L’adoption des principes de conformité est essentielle pour garantir que l’État du Cameroun respecte les normes comptables et financières. Les anomalies constatées indiquent un écart significatif par rapport à ces principes, dont la correction implique :

ü  L’urgence d’une réforme : L’État du Cameroun devra prioriser l’harmonisation avec les normes ISSAI pour restaurer sa crédibilité tant sur le plan national qu’international.

ü  La formation et la sensibilisation : Il est crucial d’investir dans la formation des agents chargés de la comptabilité publique pour assurer une meilleure compréhension et application des normes comptables et financières.

ü  Des mécanismes de suivi : Mettre en place un système robuste de suivi et d’évaluation pour garantir que les pratiques conformes sont appliquées systématiquement.

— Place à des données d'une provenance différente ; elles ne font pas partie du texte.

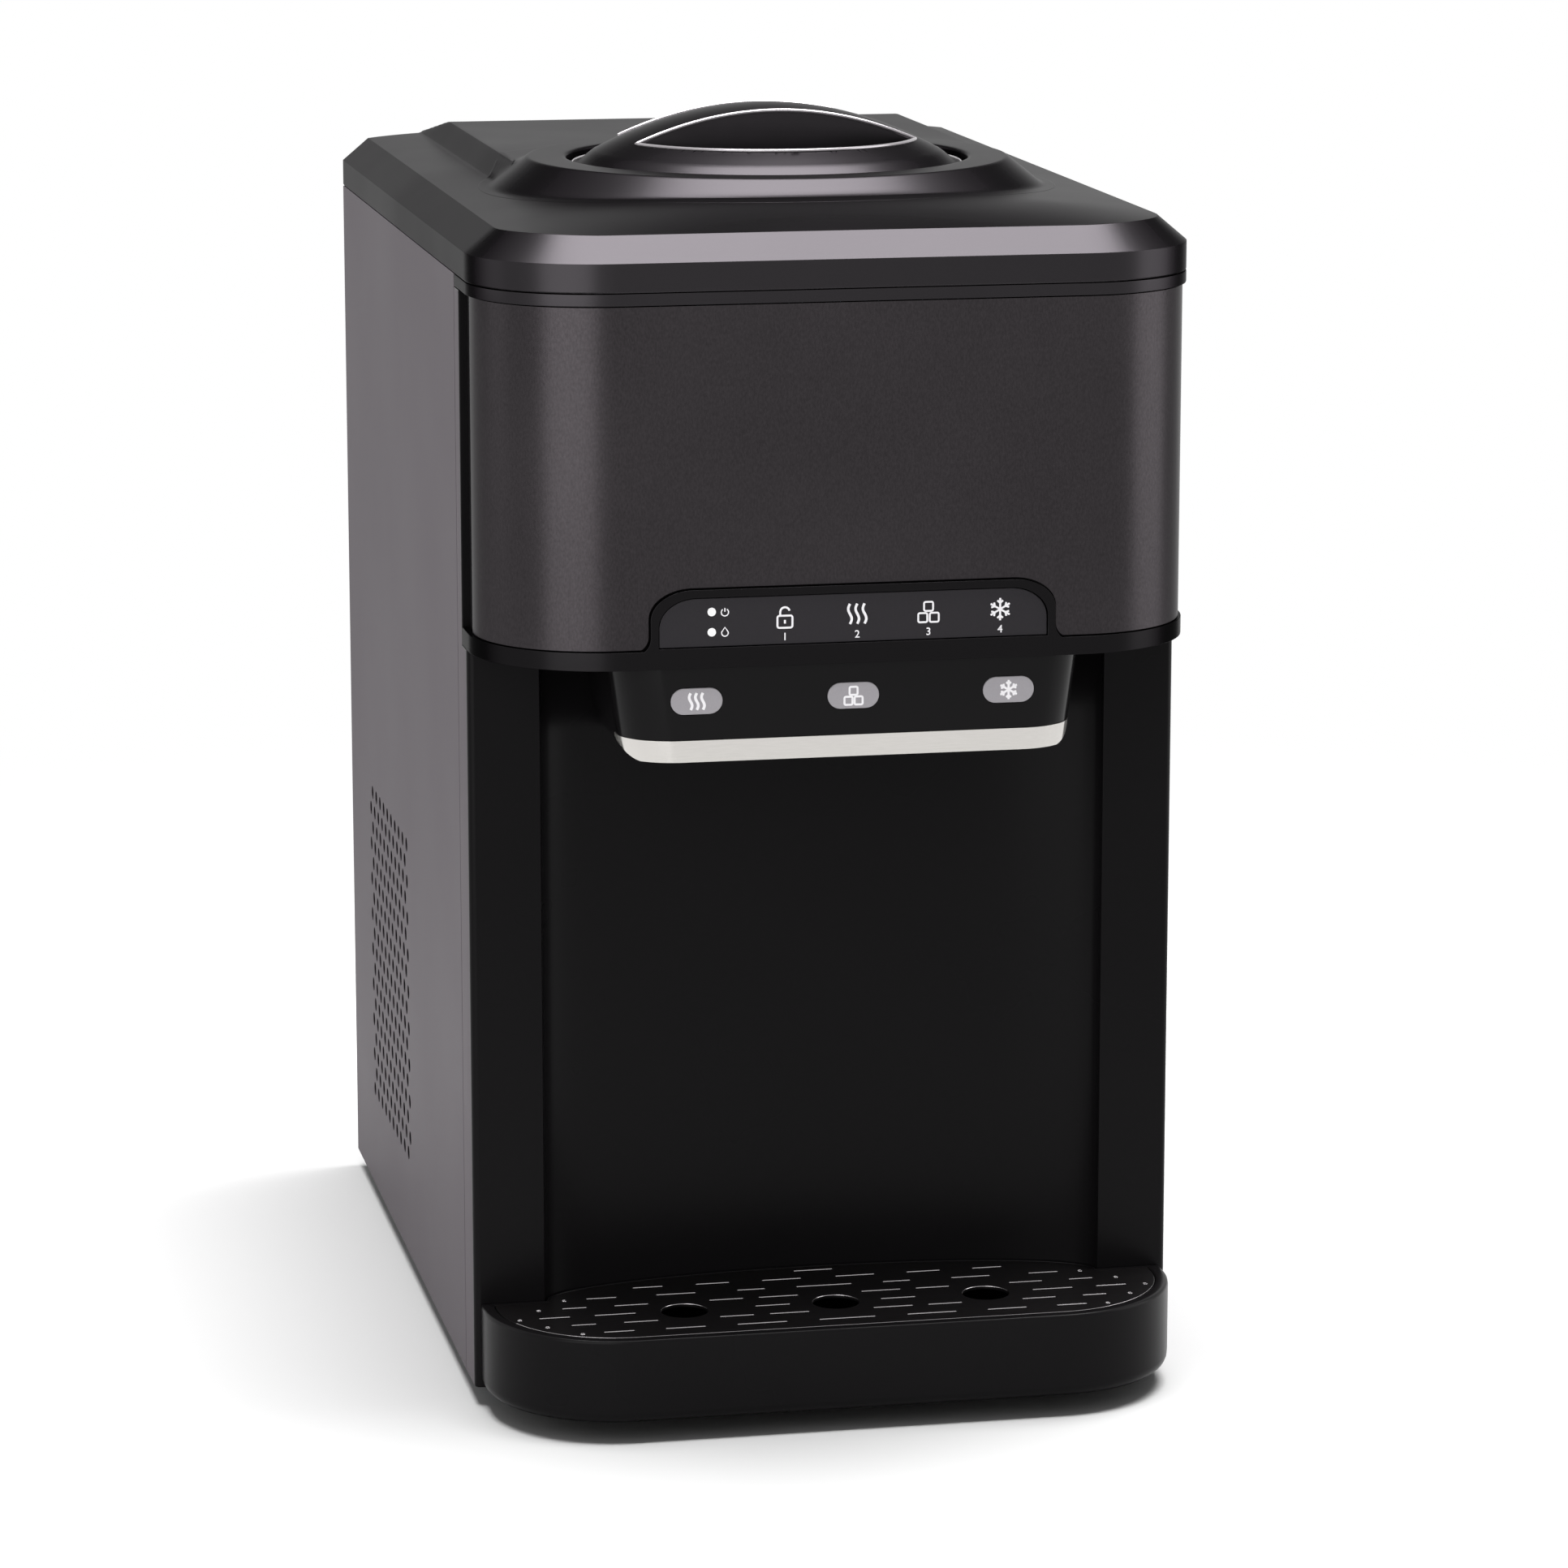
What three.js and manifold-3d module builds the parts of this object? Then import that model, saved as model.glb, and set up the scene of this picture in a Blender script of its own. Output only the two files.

En somme, les anomalies relevées par la chambre des comptes de la cour suprême du Cameroun,  ont un impact négatif non seulement sur l’attractivité économique de l’État du Cameroun, mais aussi sur sa gouvernance et sa capacité à mettre en œuvre efficacement ses politiques économiques. Une action rapide, dans le court terme est nécessaire pour remédier à ces problèmes afin de restaurer la confiance à l’État du Cameroun, tant au niveau national qu’international. Surtout que ce rapport national vient donner amplement raison au GAFI (Groupe d’Action Financière) qui avait pris le 23 Juin 2023 la décision d’inscrire le Cameroun sur sa liste grise et à l’ITIE (Initiative pour la Transparence des Industries Extractives)  qui a pris le 1er Mars 2024 la décision de suspendre le Cameroun de son processus « jusqu’à sa prochaine validation ». Un ensemble de constats qui invitent à la réforme urgente de la gouvernance camerounaise.

 Par M. Ange NGANDJO (Banquier-Consultant), Décembre 2024.